Water-stable halide coordination polymers with dual self-trapped exciton emissions for dual-mode Hg²⁺ sensing

Metal halide-based materials are an emerging class of optical functional materials used for developing sensors and light-controlled and light-emitting devices. However, most of these materials are moisture-sensitive, which hampers their performance in real applications. In this work, a methylation-functionalized decarboxylase ligand with large steric hindrance was used to construct a two-dimensional acid- and base-stable halide coordination polymer, XCP-1. XCP-1 shows dual broadband emissions with a large full width at half maximum and a large Stokes shift, indicating that self-trapped exciton emissions originated from the deformable crystal lattice of [Pb2I2] centres.
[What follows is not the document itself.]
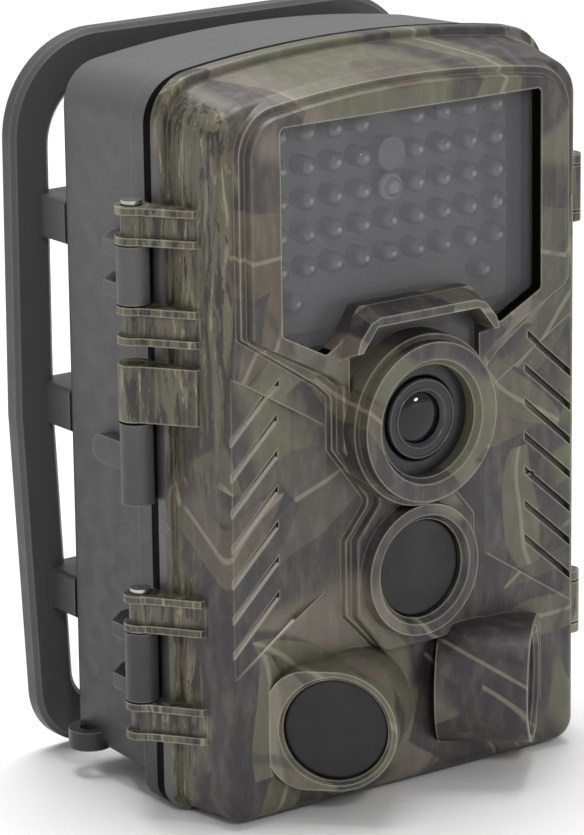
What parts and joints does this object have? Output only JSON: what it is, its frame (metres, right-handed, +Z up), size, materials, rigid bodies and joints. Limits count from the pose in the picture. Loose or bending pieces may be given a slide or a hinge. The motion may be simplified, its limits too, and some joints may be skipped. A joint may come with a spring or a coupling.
{
  "type": "trail camera",
  "caption": "Camouflaged clamshell trail camera with infrared lamp window, hooded lens, three motion sensor windows, hinges, latches and a strap loop at the back.",
  "frame": {"origin": "on the surface that the camera stands on, midway across the case, in the plane of the seam between its two halves", "axes": "+X to the viewer's right when the lens faces the viewer, the lens looks along -Y, +Z up"},
  "size_m": [0.0964, 0.0759, 0.1377],
  "materials": {
    "camo_plastic": "camouflage print on moulded ABS",
    "grey_plastic": "fine moulded texture",
    "inner_plastic": "fine moulded texture",
    "black_plastic": "satin",
    "smoked_pane": "smoked, polished",
    "clear_lens": "coated, polished",
    "clear_resin": "clear epoxy domes",
    "filter_glass": "tinted, polished",
    "pir_film": "smooth infrared film",
    "board": "solder mask",
    "key_rubber": "matte",
    "steel": "plated steel",
    "brass": "turned brass, gold flash",
    "sensor_face": "smooth",
    "cell_wrap": "printed wrap",
    "card_plastic": "smooth"
  },
  "bodies": {
    "rear_half": {"rear_shell": "grey_plastic", "tree_bracket": "grey_plastic", "bracket_screws": "steel", "tripod_insert": "brass", "power_jack": "black_plastic", "battery_tray": "inner_plastic", "battery_cells": "cell_wrap", "contact_plates": "steel", "battery_springs": "steel", "battery_cover": "inner_plastic", "contact_pins": "brass", "case_gasket": "key_rubber", "hinge_pins": "steel"},
    "front_half": {"front_shell": "camo_plastic", "led_window": "smoked_pane", "led_board": "board", "ir_leds": "clear_resin", "light_sensor": "sensor_face", "status_led": "clear_resin", "window_gasket": "key_rubber", "lens_trim": "black_plastic", "lens_barrel": "black_plastic", "front_lens": "clear_lens", "rear_lens": "clear_lens", "aperture_ring": "black_plastic", "filter_housing": "black_plastic", "image_sensor": "sensor_face", "sensor_board": "board", "pir_window_middle": "pir_film", "pir_window_left": "pir_film", "pir_window_right": "pir_film", "pir_sensors": "steel", "pir_boards": "board", "main_board": "board", "board_screws": "steel", "processor_chips": "black_plastic", "speaker": "black_plastic", "microphone": "sensor_face", "lcd_panel": "sensor_face", "inner_cover": "inner_plastic", "cover_screws": "steel", "lcd_window": "clear_lens", "key_switches": "black_plastic", "card_slot": "black_plastic", "usb_socket": "steel", "contact_pads": "brass", "latch_pins": "steel"},
    "key_up_body": {"key_up": "key_rubber"},
    "key_left_body": {"key_left": "key_rubber"},
    "key_ok_body": {"key_ok": "key_rubber"},
    "key_right_body": {"key_right": "key_rubber"},
    "key_down_body": {"key_down": "key_rubber"},
    "key_menu_body": {"key_menu": "key_rubber"},
    "power_switch_body": {"power_switch": "inner_plastic"},
    "ir_filter_body": {"ir_filter": "filter_glass"},
    "memory_card_body": {"memory_card": "card_plastic"},
    "port_plug_body": {"port_plug": "key_rubber"},
    "latch_upper_body": {"latch_upper": "camo_plastic"},
    "latch_lower_body": {"latch_lower": "camo_plastic"}
  },
  "joints": [
    {"name": "case_hinge", "type": "hinge", "parent": "rear_half", "child": "front_half", "pos_m": [-0.0464, 0, 0.069], "axis": [0, 0, -1], "range_deg": [0, 130]},
    {"name": "key_up_press", "type": "slide", "parent": "front_half", "child": "key_up_body", "axis": [0, -1, 0], "range_m": [0, 0.0007], "stiffness_N_per_m": 600},
    {"name": "key_left_press", "type": "slide", "parent": "front_half", "child": "key_left_body", "axis": [0, -1, 0], "range_m": [0, 0.0007], "stiffness_N_per_m": 600},
    {"name": "key_ok_press", "type": "slide", "parent": "front_half", "child": "key_ok_body", "axis": [0, -1, 0], "range_m": [0, 0.0007], "stiffness_N_per_m": 600},
    {"name": "key_right_press", "type": "slide", "parent": "front_half", "child": "key_right_body", "axis": [0, -1, 0], "range_m": [0, 0.0007], "stiffness_N_per_m": 600},
    {"name": "key_down_press", "type": "slide", "parent": "front_half", "child": "key_down_body", "axis": [0, -1, 0], "range_m": [0, 0.0007], "stiffness_N_per_m": 600},
    {"name": "key_menu_press", "type": "slide", "parent": "front_half", "child": "key_menu_body", "axis": [0, -1, 0], "range_m": [0, 0.0007], "stiffness_N_per_m": 600},
    {"name": "power_switch_slide", "type": "slide", "parent": "front_half", "child": "power_switch_body", "axis": [1, 0, 0], "range_m": [-0.003, 0.003]},
    {"name": "ir_filter_slide", "type": "slide", "parent": "front_half", "child": "ir_filter_body", "axis": [1, 0, 0], "range_m": [0, 0.0075]},
    {"name": "memory_card_slide", "type": "slide", "parent": "front_half", "child": "memory_card_body", "axis": [0, 0, -1], "range_m": [0, 0.008]},
    {"name": "port_plug_pull", "type": "slide", "parent": "rear_half", "child": "port_plug_body", "axis": [0, 0, -1], "range_m": [0, 0.0028]},
    {"name": "latch_upper_turn", "type": "hinge", "parent": "front_half", "child": "latch_upper_body", "pos_m": [0.0434, -0.0106, 0.1053], "axis": [0, 0, -1], "range_deg": [0, 75]},
    {"name": "latch_lower_turn", "type": "hinge", "parent": "front_half", "child": "latch_lower_body", "pos_m": [0.0434, -0.0106, 0.02545], "axis": [0, 0, -1], "range_deg": [0, 75]}
  ]
}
XCP-1 also exhibits excitation wavelength-dependent emission spectra and gives red emissions with Commission International de l'Eclairage chromaticity coordinates of (0.64, 0.36), which is close to that of the National Television Standards Committee standard (0.67, 0.33) when excited at 500 nm. Owing to the strong dual self-trapped exciton emissions and unique coordination sites of accessible O atoms, XCP-1 is capable of acting as a luminescent sensor to selectively, reversibly and sensitively detect Hg2+ ions, displaying an efficient dual-mode colorimetric and turn-off sensing strategy.